As soon as we walked through the door we were wowed.  It was huge. It had two bathrooms. The one with the bath tub was almost as big as the bedroom – the room not the tub.  :)  The bed was equally as huge and super soft.  In addition to that there was another large room with a couch and a table – the kind you eat at.  It was sorta like a living room, and I think there may have been a TV(there was another TV in our bedroom.)   I guess it was your typical suite layout, but since I had never seen one before, it looked super awesome.

The room ended up costing us 870 RMB – at the time that was about $108 – not bad for a night in a five star hotel suite.  Without the discount it would have cost us 1500 RMB – more than I would have paid to sleep in a bed anywhere, even if I could take a bath for 24 hours.  And that leads me into what this story is all about.

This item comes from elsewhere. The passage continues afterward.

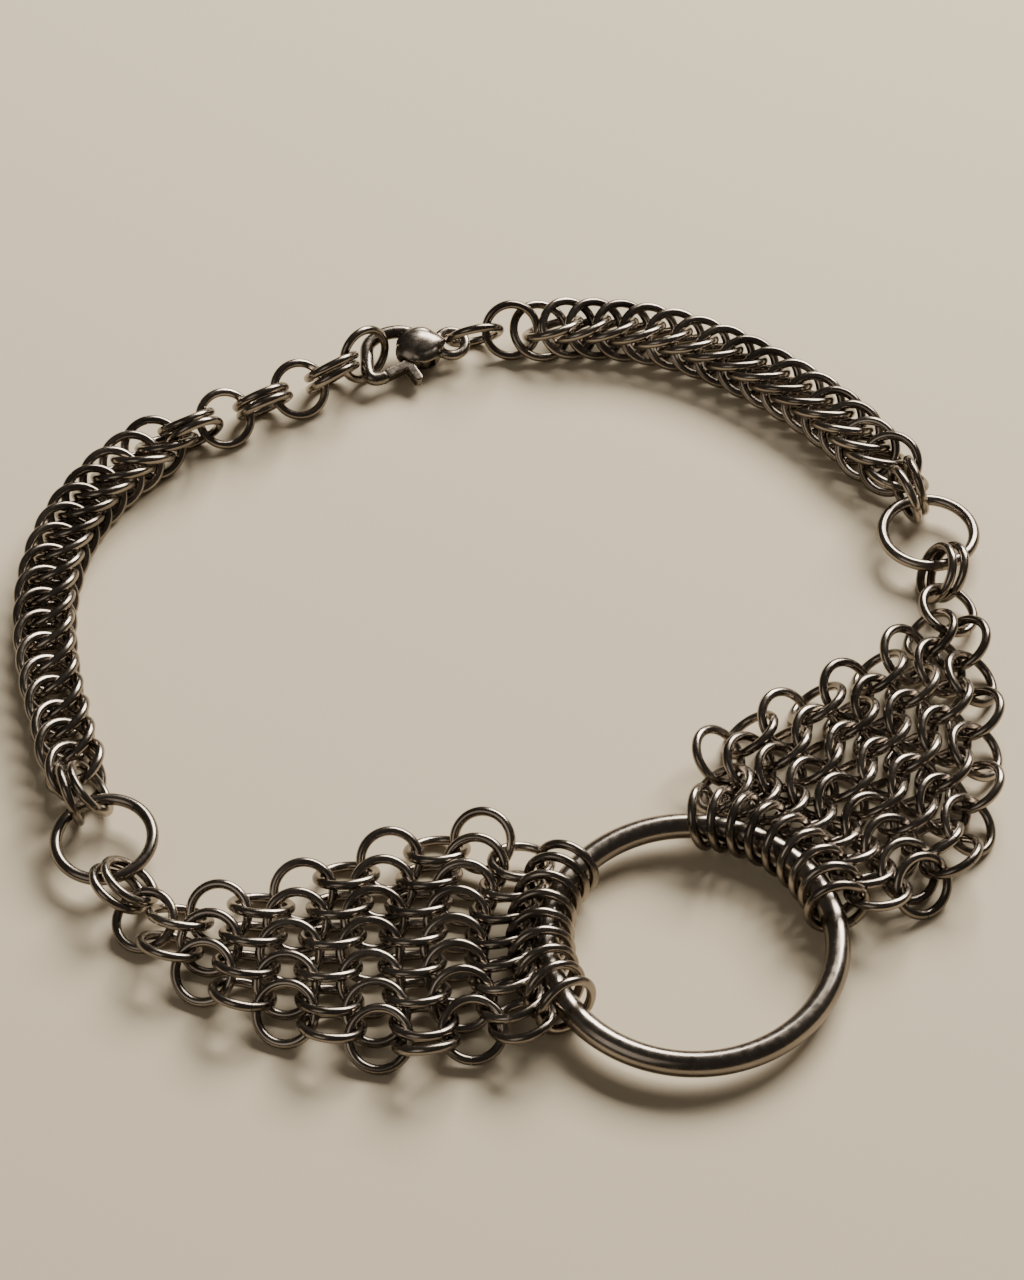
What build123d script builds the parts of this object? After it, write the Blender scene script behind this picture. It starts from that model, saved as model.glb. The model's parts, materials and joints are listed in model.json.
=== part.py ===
from build123d import *
from collections import namedtuple
import math
import numpy
import os

# Chain mail necklace, lying on its back on a flat floor: a plain centre ring in front carries two
# three-cornered mail panels, each panel's tip hangs on a connector ring, and two woven chains run from
# there to an extender and a lobster clasp. Lengths in mm, angles in degrees.
# The layout is worked out round the centre ring's middle, with X to the right, Y away from the front
# and the floor at Z = 0. At the end it is moved so that the origin is under the middle of the whole.

# Jump rings of the mail and the extender, and the slightly wider ones of the woven chains
ring_wire = 1.25
ring_bore = 6.35
chain_bore = 6.9
clearance = 0.13

# Centre ring and connector rings
centre_wire = 3.3
centre_bore = 33.4
connector_wire = 1.6
connector_bore = 11.0

# Mail panels: tilt of the rings, of each tip ring and of the rings that go round the centre ring
mail_tilt = 40
tip_tilt = 22
wrap_tilt = 64
mail_row_step = 5.05
mail_ring_step = 4.65
wrap_step = 3.25

# Side chains: longest pitch of a pair of rings, how far the two rows of rings lie apart, and the
# tilt of a ring along the chain and across it
chain_pitch_limit = 4.1
chain_row_gap = 0.8
chain_tilt = 17
chain_roll = 30

# Plain links: how far pairs and single rings lean from upright
pair_lean = 35
left_tip_lean = -50
right_tip_lean = 35
left_chain_lean = -18
right_chain_lean = -20
single_lean = -45

# Lobster clasp: reach from the eye's middle to the hook's outer end, width across the body, the round
# bar of the hook, the eye, the bulging shell that carries the lever (the place of its middle beyond the
# eye and its size), and the lever itself
clasp_reach = 14.0
clasp_width = 9.2
hook_bar = 2.0
eye_bore = 2.7
eye_bar = 1.5
shell_place = 4.5
shell_length = 5.4
shell_width = 6.6
shell_thickness = 3.6
shell_rounding = 1.3
lever_thickness = 1.6
lever_width = 1.4
lever_root = 1.25
lever_angle = 17.5
lever_travel = 18
trigger_height = 2.0
pin_diameter = 1.0
pin_clearance = 0.05
slot_clearance = 0.15

# How the clasp lies on its two neighbours' wires: place of its eye, direction from the eye to the hook,
# height of its lowest point, and how far the hook's end and the lever's side dip
clasp_place = (-28.7, 108.9)
clasp_heading = 194
clasp_lift = 0.6
clasp_dip = -3
clasp_roll = 12

# Where the chains lie: chosen points of each chain's middle line from its first ring to its last, the
# directions of its two ends, the places of the connector rings and those of the extender's links
left_chain_route = [(-79.0, 29.6), (-83.8, 48.0), (-85.0, 62.0), (-79.8, 79.6), (-69.2, 91.0)]
right_chain_route = [(-16.5, 110.2), (2.0, 108.3), (17.4, 98.8), (28.6, 86.8), (33.8, 78.0)]
left_chain_ends = (107, 42)
right_chain_ends = (5, -62)
left_connector_place = (-75.1, 19.0)
right_connector_place = (37.0, 68.8)
extender_route = [
    (-66.0, 91.7),
    (-61.1, 94.7),
    (-55.9, 97.0),
    (-50.7, 99.9),
    (-45.8, 102.0),
    (-40.4, 105.0),
]

# Middle line of the hook from the eye to the curl, and the lever's pivot, as shares of the clasp's
# reach and width
hook_line = [(0.19, -0.01), (0.42, -0.34), (0.66, -0.385), (0.85, -0.24), (0.915, 0.05)]
pivot_share = (0.33, 0.19)

# How much of the room between its pivot and the hook the lever takes, the trigger's place along the
# lever, and the places of the two links along the way from the clasp's eye to the right chain
lever_share = 0.87
trigger_share = 0.42
clasp_link_shares = (0.29, 0.62)

# Easing of the rings, turn by turn: the share of each overlap that is taken back, the pull of a ring
# to its first place and first tilt, how far it sinks, how fast pull and sinking fade over the turns,
# and how near two wires' middles are when they are looked at
settle_turns = 1000
push_share = 0.35
place_pull = 0.02
tilt_pull = 0.03
sink_step = ring_wire * 0.008
fade_rate = 1.4
look_range = ring_wire * 2.4

mean_radius = (ring_bore + ring_wire) / 2
pair_gap = ring_wire + clearance
centre_radius = (centre_bore + centre_wire) / 2
connector_radius = (connector_bore + connector_wire) / 2
lever_pivot = Vector(pivot_share[0] * clasp_reach, pivot_share[1] * clasp_width)
up = Vector(0, 0, 1)

Ring = namedtuple("Ring", "centre normal bore wire")

# Rows of a mail panel, from the tip to the centre ring. rings: how many; reach: how far the row's middle
# lies beyond the wrap row, in row steps; turn: the middle's place about the centre ring; lean: the row's
# turn from square on; bend: its curve, where 1 follows the centre ring; pitch: its share of the ring step.
MailRow = namedtuple("MailRow", "rings reach turn lean bend pitch")
left_rows = [
    MailRow(1, 9.95, 174.1, 16.0, 0.00, 1.00),
    MailRow(2, 9.10, 176.0, 15.0, 0.00, 0.94),
    MailRow(3, 8.20, 177.4, 13.5, 0.00, 0.94),
    MailRow(4, 7.20, 178.7, 10.5, 0.00, 0.97),
    MailRow(5, 6.20, 179.6, 7.5, 0.00, 1.00),
    MailRow(6, 5.20, 179.6, 5.5, 0.20, 1.01),
    MailRow(7, 4.15, 179.1, 3.0, 0.40, 1.02),
    MailRow(8, 3.15, 178.6, 1.5, 0.50, 1.00),
    MailRow(8, 2.15, 175.2, 0.0, 0.62, 0.98),
    MailRow(8, 1.14, 178.2, 0.0, 0.90, 0.87),
    MailRow(9, 0.00, 177.5, 0.0, 1.00, 0.98),
]
right_rows = [
    MailRow(1, 9.24, 55.4, 24.0, 0.00, 1.00),
    MailRow(2, 8.33, 52.7, 20.0, 0.00, 1.05),
    MailRow(3, 7.35, 50.7, 13.0, 0.00, 1.06),
    MailRow(4, 6.40, 49.1, 9.0, 0.00, 1.07),
    MailRow(5, 5.28, 48.0, 6.0, 0.00, 1.05),
    MailRow(6, 4.38, 46.6, 6.5, 0.00, 1.06),
    MailRow(7, 3.52, 45.3, 6.5, 0.12, 1.06),
    MailRow(8, 2.75, 44.8, 5.5, 0.35, 1.03),
    MailRow(9, 2.00, 44.9, 4.0, 0.62, 1.00),
    MailRow(8, 1.14, 45.2, 0.0, 0.90, 0.89),
    MailRow(9, 0.00, 45.8, 0.0, 1.00, 1.01),
]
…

A week later we showed back up at the hotel and were given our respective keys.  The first thing either one of us wanted to do was take advantage of the huge garden tub.  Our apartment didn’t have a tub, just a shower, so it had been nearly 3 months since we had had a nice American bath.  When you don’t have access to a tub, you really start to miss them.  Our shower was pretty kick ass though.  It was a sauna/shower, and had it worked 100% like it was supposed to, we would have had jets of water coming out of the walls to clean us.  We never could figure out how to get them to work though.  :(

Well, anyway, Phil and I were standing in the bathroom, taking in everything it had to offer us.  There were all sorts of bath related items that you could use for a price, of course, big lush towels, heat lamps, and a button.

We both looked at it, curious as to what it did.  There was no sign or anything.  It was just a button, sitting pretty as it pleased in the wall, next to the bath tub.

“Should I push it?” Phil asked.

“I dunno.  We don’t know what it does.” I replied.  I saw Phil’s eyes grow wide with wonder and excitement.

Phil has a history with buttons.  In a DnD game that I dragged him to a long time ago, he decided in his inebriated state of mind, that it would be a good idea to push the button that read 13, when we all clearly knew that pushing a button would make a monster appear.  Number one had made some stupid kobold appear and we killed it in all but two seconds flat.  Anyone should have been able to understand that pushing a higher number would make an even larger monster appear, but Phil didn’t care.  He wanted excitement.  So, he pushed it, and the biggest, meanest, ugliest, most difficult creature to kill appeared.  We ran for our lives, and barely survived.

Phil doesn’t play with us anymore.

So, yeah, Phil was standing in the bathroom, staring at the button.  For a brief second he was five years old again. I could tell by the way his eyes were glowing and twitching – like he had found the mother load of mischief .  Oh, he was going to push that button.

And that is exactly what he did.  With his index finger he stabbed the button.

There was silence for a moment and then I started to think that maybe it is like our light switch in the hallway back in our apartment.  Maybe it doesn’t do it’s job anymore.  And then there is a voice.  An English voice.  Talking to us in our five star hotel bathroom. In China.  In Fuyang.  Where 9 times out of 10, people can’t understand what the hell I’m saying. And vice versa.  But I understand this.

“Gentleman, are you in trouble?” (I can’t remember exactly what he said.  I just remember it sounding awkward.)

I looked at Phil and Phil looked at me.

“Oh, we are fine,” Phil said

“Are you sure?”

“Yes, we are fine. Just accidentally pushed the button.”  (Accidentally my ass.)

“Ok. Have a good evening.”

“Thanks, you too.”

As soon as the voice was gone, Phil and I bust out laughing.

Apparently, Phil had pushed the emergency button.  It made total since afterwards, but you still would think that an emergency button would have emergency written somewhere on or near it.  Hey, at least they didn’t come barging into our bathroom.  I can only imagine what kind of comedy would have ensued if they had.